Get out the microscope, because we’re going through this poem line-by-line.

Lines 9-10

I think of cinemas, panoramic sleights
With multitudes bent toward some flashing scene

  • OK, so where were we? Oh, right: transience, things passing out of view, things like ghosts.
  • These ideas lead the speaker to an imaginative "leap" – he thinks of the movies, a relatively new technology at the time this was written.
  • Images from movies are also like "ghosts," lacking in substance, passing quickly.
  • Crane gives a very suspicious, almost paranoid description of the act of watching movies.
  • The movies are like a trick, or "sleight." You probably know the expression "sleight of hand."
  • Movies are shown on wide, "panoramic" screens.
  • A "panorama" is also a relic of the 19th century – a circular space that shows some scene (like a battle) as it progresses. The "trick" of a panorama is that, by moving in a circle, you think you are moving forward in time.
  • Crane describes anonymous "multitudes" of people bent towards the screen like mindless drones.
  • The movies promise a "flashing scene" – Redemption? Paradise? Escape? But the viewers never arrive at the expected scene.

Lines 11-12

Never disclosed, but hastened to again,
Foretold to other eyes on the same screen;

  • The movies are not a complete experience.
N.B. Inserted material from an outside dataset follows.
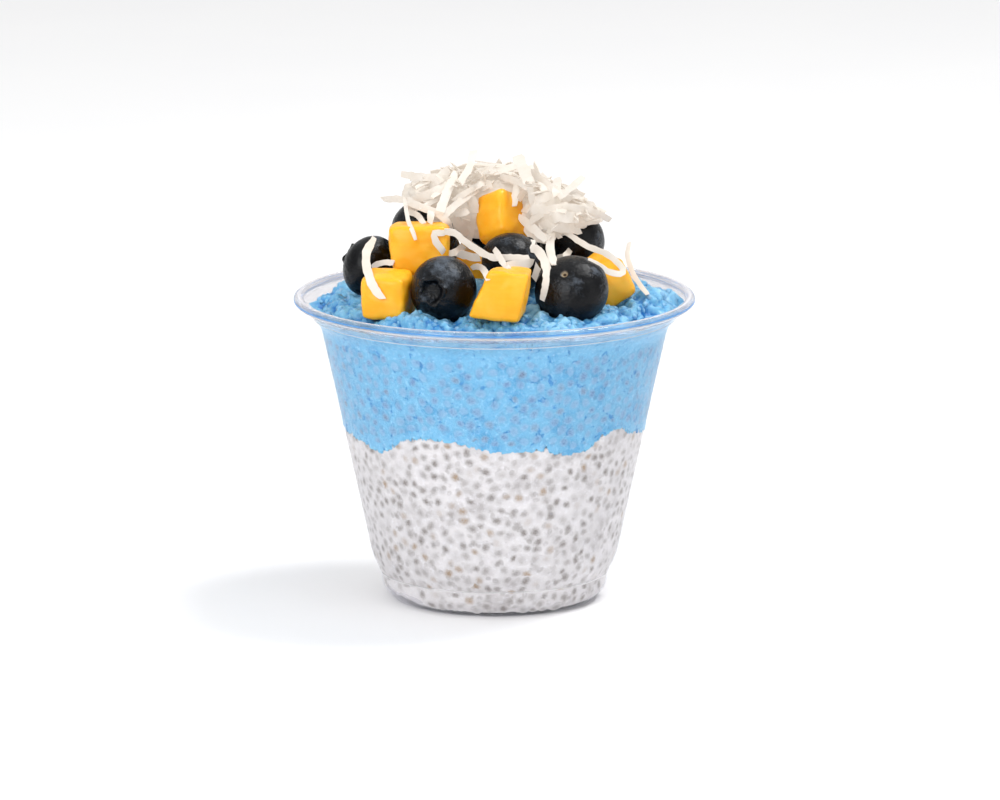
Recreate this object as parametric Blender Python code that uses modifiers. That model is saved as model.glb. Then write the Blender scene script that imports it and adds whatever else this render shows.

Like the elevator from line 8, a movie "drops" the viewer before revealing or "disclosing" its secret.
  • New viewers enter the theater and are "hastened" to the same dead end.
  • Something is "foretold" to the viewers, like a prophecy. What is the prophecy, and how does it relate to the cryptic "flashing scene"?
  • The prophecy is not fulfilled, it is just told again and again to other eyes or, thinking in puns, to other "I's".